Jack Straw, the Foreign Secretary, is understood to be angry at suggestions by unnamed officials that Simon Veness, 35, a British banker, was blown up on Thursday as part of what the Saudis insist is an alcohol turf war.
Five other Britons, two of whom are thought to have been sentenced to death, are in prison over an earlier bombing campaign during which another Englishman, Christopher Rodway, died. They have withdrawn confessions thought to have been made under duress.
Foreign Office sources say the British chargé d'affaires in Riyadh, Dominic Asquith, handed a written complaint to the Saudi authorities yesterday morning.
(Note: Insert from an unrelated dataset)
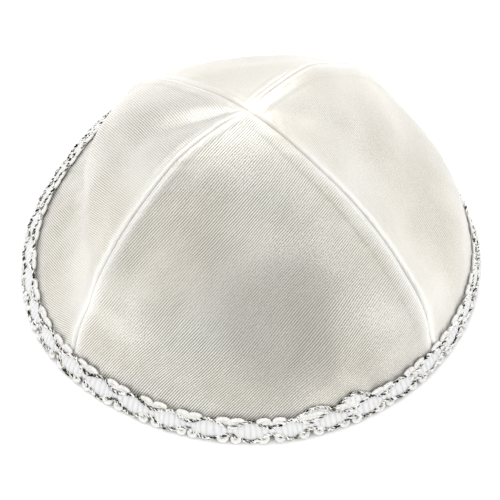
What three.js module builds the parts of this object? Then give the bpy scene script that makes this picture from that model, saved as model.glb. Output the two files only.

Mr Straw was said to be concerned the officials had told some Saudi journalists that Mr Veness had been involved in illegal activity.
Ghazi Algosaibi, the Saudi ambassador, had also issued a statement in which he described claims that the bomb was probably the work of an Islamist terrorist cell as "pure speculation". A source said: "It seems grossly unfair to tarnish Mr Veness's name like this. We thought it only right to complain to put a halt to whatever briefing is going on in Riyadh."
Mr Straw has asked British officials in Saudi Arabia to investigate the claims against Mr Veness. He told BBC Radio 4's Today programme he was "very concerned" about them.
Mr Veness, from Kent, was blown up near the al-Nakheel Westerners residential compound. He was working as an investment risk controller for Al-Saudi al-Fransi bank in Riyadh. He and his pregnant South African wife were due to return to London in two weeks.